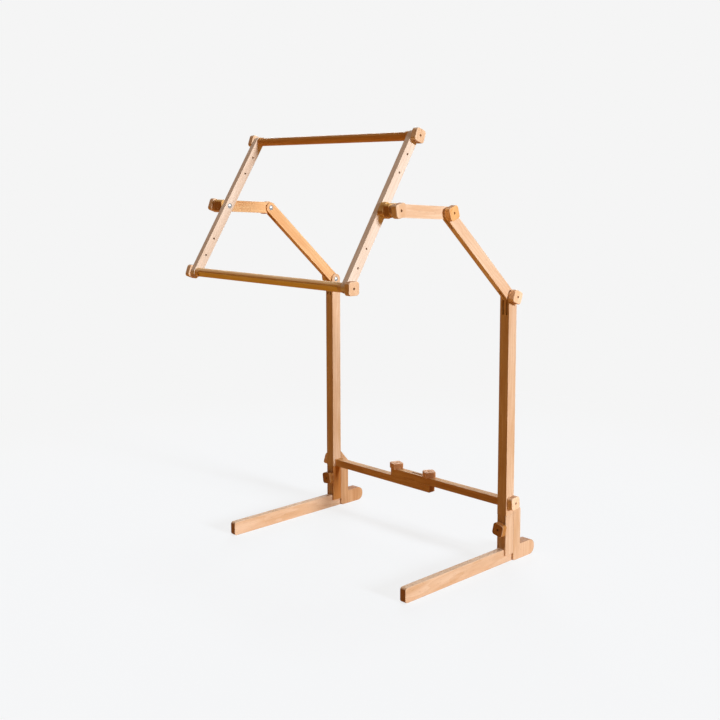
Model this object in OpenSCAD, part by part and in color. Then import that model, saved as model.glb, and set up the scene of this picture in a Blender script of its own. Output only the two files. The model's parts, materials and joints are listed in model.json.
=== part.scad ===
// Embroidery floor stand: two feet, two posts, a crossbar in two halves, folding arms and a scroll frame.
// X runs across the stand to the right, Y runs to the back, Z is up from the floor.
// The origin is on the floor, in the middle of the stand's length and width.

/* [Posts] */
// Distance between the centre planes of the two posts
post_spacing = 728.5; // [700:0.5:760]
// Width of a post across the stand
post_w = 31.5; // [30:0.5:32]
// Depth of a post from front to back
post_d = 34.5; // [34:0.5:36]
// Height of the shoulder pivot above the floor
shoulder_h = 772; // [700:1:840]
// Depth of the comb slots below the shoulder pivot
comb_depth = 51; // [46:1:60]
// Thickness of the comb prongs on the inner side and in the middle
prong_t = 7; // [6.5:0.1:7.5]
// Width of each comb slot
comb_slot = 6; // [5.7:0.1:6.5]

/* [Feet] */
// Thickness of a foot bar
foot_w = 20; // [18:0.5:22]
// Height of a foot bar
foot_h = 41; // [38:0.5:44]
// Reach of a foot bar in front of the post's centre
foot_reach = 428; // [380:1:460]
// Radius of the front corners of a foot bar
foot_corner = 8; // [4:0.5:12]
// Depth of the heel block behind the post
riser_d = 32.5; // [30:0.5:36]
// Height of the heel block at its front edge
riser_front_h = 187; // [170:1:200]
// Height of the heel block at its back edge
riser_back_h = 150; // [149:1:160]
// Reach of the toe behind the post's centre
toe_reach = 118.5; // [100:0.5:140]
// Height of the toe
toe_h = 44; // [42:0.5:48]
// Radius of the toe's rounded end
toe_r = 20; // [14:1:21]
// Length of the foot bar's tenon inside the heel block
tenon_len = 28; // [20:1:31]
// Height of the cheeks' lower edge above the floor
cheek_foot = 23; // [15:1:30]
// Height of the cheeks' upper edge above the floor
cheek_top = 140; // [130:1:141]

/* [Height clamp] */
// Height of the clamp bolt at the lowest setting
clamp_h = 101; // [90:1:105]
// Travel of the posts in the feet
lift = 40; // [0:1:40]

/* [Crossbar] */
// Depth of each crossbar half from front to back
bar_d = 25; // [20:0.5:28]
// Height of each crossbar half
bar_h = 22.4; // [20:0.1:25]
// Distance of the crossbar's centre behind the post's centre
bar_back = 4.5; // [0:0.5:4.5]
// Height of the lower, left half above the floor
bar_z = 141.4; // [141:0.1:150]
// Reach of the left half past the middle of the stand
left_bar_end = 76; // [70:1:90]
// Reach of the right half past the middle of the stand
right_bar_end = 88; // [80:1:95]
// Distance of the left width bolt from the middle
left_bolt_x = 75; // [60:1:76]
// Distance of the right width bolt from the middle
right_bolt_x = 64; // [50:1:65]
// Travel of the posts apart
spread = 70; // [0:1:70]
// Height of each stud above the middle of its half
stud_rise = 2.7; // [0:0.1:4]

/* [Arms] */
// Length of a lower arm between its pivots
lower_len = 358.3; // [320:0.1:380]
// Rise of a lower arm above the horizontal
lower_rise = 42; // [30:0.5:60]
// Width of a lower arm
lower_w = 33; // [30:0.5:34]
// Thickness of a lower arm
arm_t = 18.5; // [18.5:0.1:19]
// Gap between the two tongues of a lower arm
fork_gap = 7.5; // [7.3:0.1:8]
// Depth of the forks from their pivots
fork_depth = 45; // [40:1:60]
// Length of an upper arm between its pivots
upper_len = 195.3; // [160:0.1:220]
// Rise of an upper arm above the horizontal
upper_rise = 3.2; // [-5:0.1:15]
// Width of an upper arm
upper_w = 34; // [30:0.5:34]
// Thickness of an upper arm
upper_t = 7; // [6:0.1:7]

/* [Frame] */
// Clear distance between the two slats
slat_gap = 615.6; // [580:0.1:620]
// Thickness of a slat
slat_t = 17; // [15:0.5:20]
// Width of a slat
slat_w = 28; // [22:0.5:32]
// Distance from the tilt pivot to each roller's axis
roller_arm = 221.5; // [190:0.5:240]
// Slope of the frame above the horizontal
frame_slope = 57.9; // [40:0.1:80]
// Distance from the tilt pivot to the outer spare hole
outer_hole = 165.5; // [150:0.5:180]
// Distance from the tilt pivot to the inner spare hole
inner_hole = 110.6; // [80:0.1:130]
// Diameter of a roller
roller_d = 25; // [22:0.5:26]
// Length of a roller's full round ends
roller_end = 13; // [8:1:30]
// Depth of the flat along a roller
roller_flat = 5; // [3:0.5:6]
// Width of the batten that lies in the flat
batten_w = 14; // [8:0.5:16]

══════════

| PROBLEM STATEMENT |
Return exactly the leading lines of the listing, stopping after the line in which "comb_slot = 6; // [5.7:0.1:6.5]" occurs.

| CORRECT RESPONSE |
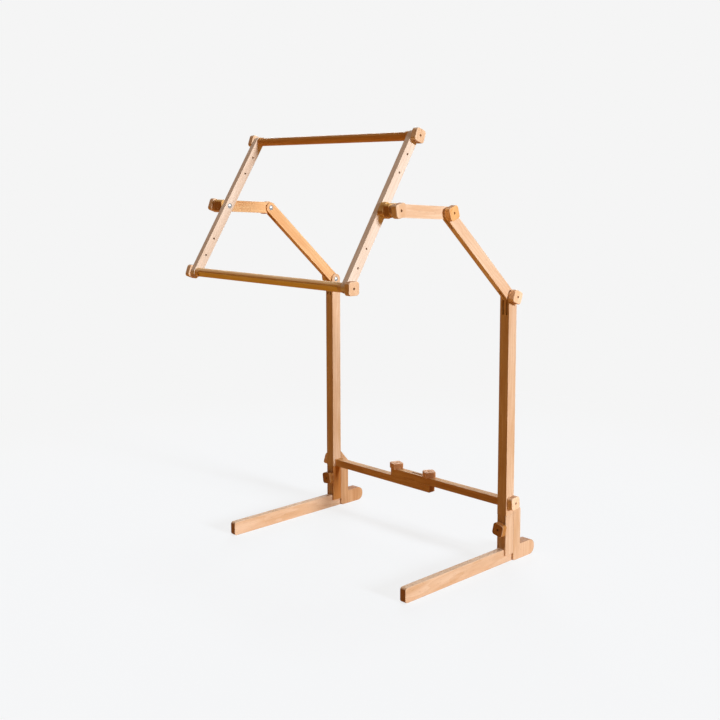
Model this object in OpenSCAD, part by part and in color. Then import that model, saved as model.glb, and set up the scene of this picture in a Blender script of its own. Output only the two files. The model's parts, materials and joints are listed in model.json.
=== part.scad ===
// Embroidery floor stand: two feet, two posts, a crossbar in two halves, folding arms and a scroll frame.
// X runs across the stand to the right, Y runs to the back, Z is up from the floor.
// The origin is on the floor, in the middle of the stand's length and width.

/* [Posts] */
// Distance between the centre planes of the two posts
post_spacing = 728.5; // [700:0.5:760]
// Width of a post across the stand
post_w = 31.5; // [30:0.5:32]
// Depth of a post from front to back
post_d = 34.5; // [34:0.5:36]
// Height of the shoulder pivot above the floor
shoulder_h = 772; // [700:1:840]
// Depth of the comb slots below the shoulder pivot
comb_depth = 51; // [46:1:60]
// Thickness of the comb prongs on the inner side and in the middle
prong_t = 7; // [6.5:0.1:7.5]
// Width of each comb slot
comb_slot = 6; // [5.7:0.1:6.5]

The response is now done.